FAS has also drafted a law assigning the antimonopoly body the right of access to data obtained through intelligence-and-surveillance and properly declassified to exercise the powers for control and supervision over compliance with the antimonopoly law. It should be pointed out that such powers are already granted by the Law Enforcement Operations Act to tax officers for the cases on violating the tax law.

 

Andrey Tenishev emphasized that around 85% of all cartels are formed at auctions and tenders as a result of which the initial maximum contact price is not decreased at all or is reduced within что 0.5%. At the same time, when auctions / tenders ore organized in accord with the Law “On Protection of Competition” the initial maximum contact price reduces by 20-22 % or sometimes up to 40%.

 

In 2017, FAS exposed 340 bid-rigging cartels and 262 collusions with the authorities.
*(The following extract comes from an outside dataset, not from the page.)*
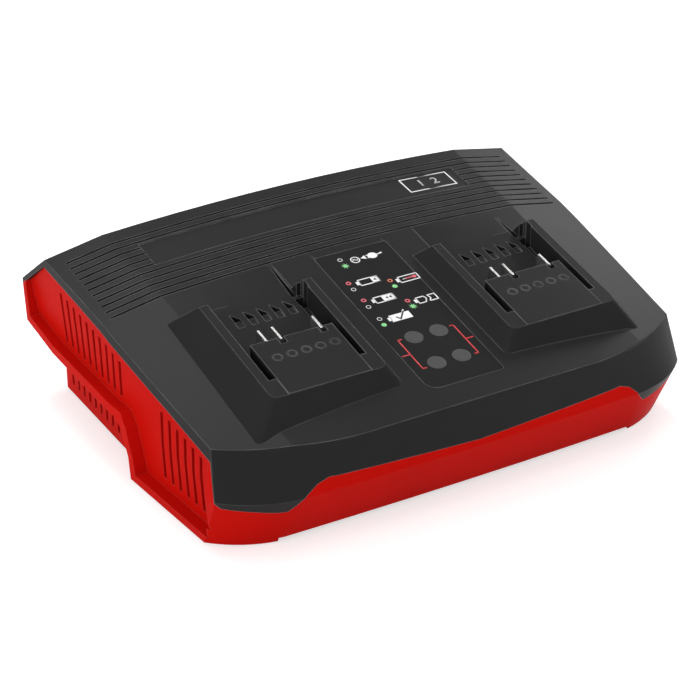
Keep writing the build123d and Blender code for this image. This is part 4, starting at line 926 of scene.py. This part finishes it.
@dataclass
class Studio:
    """Pale floor, soft lamps and the camera."""

    focal_length: float = 113.5
    sensor: float = 36.0
    camera_place: tuple[float, float, float] = (-0.4561, -0.7702, 0.5262)
    azimuth: float = math.radians(30.2)
    elevation: float = math.radians(29.1)
    floor_size: float = 60.0
    floor_colour: tuple[float, float, float] = (0.80, 0.80, 0.80)
    floor_roughness: float = 0.9
    seen_floor_colour: tuple[float, float, float] = (0.6, 0.6, 0.6)
    seen_floor_glow: float = 0.6
    horizon_strength: float = 1.0
    ceiling_strength: float = 0.2
    horizon_band: tuple[float, float] = (0.20, 0.80)
    lamp_target: tuple[float, float, float] = (0, 0, 0.04)
    view_reach: float = 20.0

    def build_camera(self) -> None:
        """Set the camera that looks down on the charger from its front left."""
        data = bpy.data.cameras.new("camera")
        data.lens = self.focal_length
        data.sensor_width = self.sensor
        data.clip_end = self.view_reach
        camera = bpy.data.objects.new("camera", data)
        camera.location = self.camera_place
        camera.rotation_euler = Euler((math.pi / 2 - self.elevation, 0, -self.azimuth))
        bpy.context.scene.collection.objects.link(camera)
        bpy.context.scene.camera = camera

    def build_floor(self) -> None:
        """Lay the pale floor."""
        deselect_all()
        bpy.ops.mesh.primitive_plane_add(size=self.floor_size, location=(0, 0, 0))
        floor = bpy.context.object
        floor.name = "studio_floor"
        material = bpy.data.materials.new("studio_floor")
        material.use_nodes = True
        tree = material.node_tree
        links = tree.links
        shader = tree.nodes["Principled BSDF"]
        shader.inputs["Roughness"].default_value = self.floor_roughness
        shader.inputs["Specular IOR Level"].default_value = 0.0
        shader.inputs["Emission Color"].default_value = (1, 1, 1, 1)
        path = add_node(tree, "ShaderNodeLightPath")
        either = add_node(tree, "ShaderNodeMath", operation="MAXIMUM")
        seen = add_node(tree, "ShaderNodeMath", operation="MAXIMUM")
        colour = add_node(tree, "ShaderNodeMix", {
            "A": (*self.floor_colour, 1.0), "B": (*self.seen_floor_colour, 1.0)}, data_type="RGBA")
        glow = add_node(tree, "ShaderNodeMath", {1: self.seen_floor_glow}, operation="MULTIPLY")
        links.new(path.outputs["Is Camera Ray"], either.inputs[0])
        links.new(path.outputs["Is Glossy Ray"], either.inputs[1])
        links.new(either.outputs[0], seen.inputs[0])
        links.new(path.outputs["Is Transmission Ray"], seen.inputs[1])
        links.new(seen.outputs[0], colour.inputs["Factor"])
        links.new(seen.outputs[0], glow.inputs[0])
        links.new(colour.outputs["Result"], shader.inputs["Base Color"])
        links.new(glow.outputs[0], shader.inputs["Emission Strength"])
        floor.data.materials.append(material)

    def build_light(self) -> None:
        """Set the lamps and the even surrounding light."""
        world = bpy.data.worlds.new("studio")
        world.use_nodes = True
        tree = world.node_tree
        links = tree.links
        sky = tree.nodes["Background"]
        sky.inputs["Color"].default_value = (1, 1, 1, 1)
        direction = add_node(tree, "ShaderNodeTexCoord")
        axes = add_node(tree, "ShaderNodeSeparateXYZ")
        low, high = self.horizon_band
        fade = add_node(tree, "ShaderNodeMapRange", {
            "From Min": low, "From Max": high, "To Min": self.horizon_strength, "To Max": self.ceiling_strength},
            interpolation_type="SMOOTHSTEP")
        links.new(direction.outputs["Generated"], axes.inputs["Vector"])
        links.new(axes.outputs["Z"], fade.inputs["Value"])
        links.new(fade.outputs["Result"], sky.inputs["Strength"])
        bpy.context.scene.world = world
        for softbox in SOFTBOXES:
            softbox.hang(Vector(self.lamp_target))

    def build(self) -> None:
        """Make the whole studio."""
        self.build_camera()
        self.build_floor()
        self.build_light()
        bpy.context.scene.view_settings.view_transform = "Standard"


# ---------------------------------------------------------------- which piece wears what
INNER_FINISHES = {
    "display_circuit_board": BOARD_GREEN, "main_circuit_board": BOARD_GREEN, "indicator_lights": CLEAR_LIGHT,
    "display_ribbon": RIBBON_GREY, "display_screws": ZINC, "holder_screws": ZINC, "board_screws": ZINC,
    "cover_screws": ZINC, "fan_screws": ZINC, "contact_blades_left": BRIGHT_METAL,
    "contact_blades_right": BRIGHT_METAL, "contact_holder_left": NYLON, "contact_holder_right": NYLON,
    "bay_leads": LEAD_RED, "transformer_core": FERRITE, "transformer_winding": TAPE, "bulk_capacitors": SLEEVE,
    "output_capacitors": SLEEVE, "heat_sinks": ALUMINIUM, "power_transistors": EPOXY, "input_choke": FERRITE,
    "mains_fuse": CERAMIC, "bridge_rectifier": EPOXY, "mains_terminal": TERMINAL_GREEN, "fan_frame": NYLON,
    "fan_stator": TAPE, "gland_nut": NYLON, "control_label": LABEL_FILM,
}

MOULDED_PIECES = (
    MouldedPiece("top_cover", "cover_shell", BLACK_PLASTIC, "black_abs", bumps=((-103.1, -87.1, 47.6, 2.0),)),
    MouldedPiece("base_housing", "base_shell", RED_PLASTIC, "red_abs"),
    MouldedPiece("light_windows", "status_windows", WINDOW, "smoked_window", sharp_angle=math.radians(35)),
    MouldedPiece("cable_gland", "inlet_gland", NYLON, "black_nylon", sharp_angle=math.radians(35)),
    MouldedPiece("rubber_feet", "bench_feet", FOOT_RUBBER, "foot_rubber", sharp_angle=math.radians(35)),
    MouldedPiece("fan_rotor", "fan_wheel", NYLON, "black_nylon", ROTOR_BODY, math.radians(35)),
)


def dress_nodes(frame: dict) -> None:
    """Give every piece that keeps its plain form its finish."""
    for node, finish in INNER_FINISHES.items():
        finish.dress(frame["nodes"][node])


def main() -> None:
    """Build the charger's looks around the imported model."""
    logging.basicConfig(level=logging.INFO, format="%(name)s: %(message)s")
    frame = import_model()
    Studio().build()
    dress_nodes(frame)
    for piece in MOULDED_PIECES:
        piece.build(frame)
    StatusLabelPrint().build()
    PlateFrame().build()
    LOG.info("sizes written")


if __name__ == "__main__":
    main()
Collusion with a government customer can be classified as bribery or abuse of office.  For example, participating in collusion an official of a government customer can be held liable for abuse of office.

 

Furthermore, judicial practice shows that restricting competition during bidding inflicts considerable harm upon the society and particular economic entities since competition is a Constitutional value. In some cases bid-rigging collusion can happen within an organized criminal community which is also criminally liable (Article 210 of the Criminal Code).

 

Finally, Andrey Tenishev pointed out that bid-rigging cartels are a threat to national security. In this context, FAS drafted a law on criminal liability for collusion between competitors – bidders and the ordering party (the relevant amendments are proposed to Article 178 of the Criminal Code).

 

Alexandra Nesterenko thanked Aslan Yusufov, Alla Dubrovskaya, Elena Shubochkina, Andrey Tenishev and Eduard Bekeschenko for the informative and useful and, on behalf of the Corporate Counsel Association, expressed readiness to continue cooperation for explaining the enforcement practice.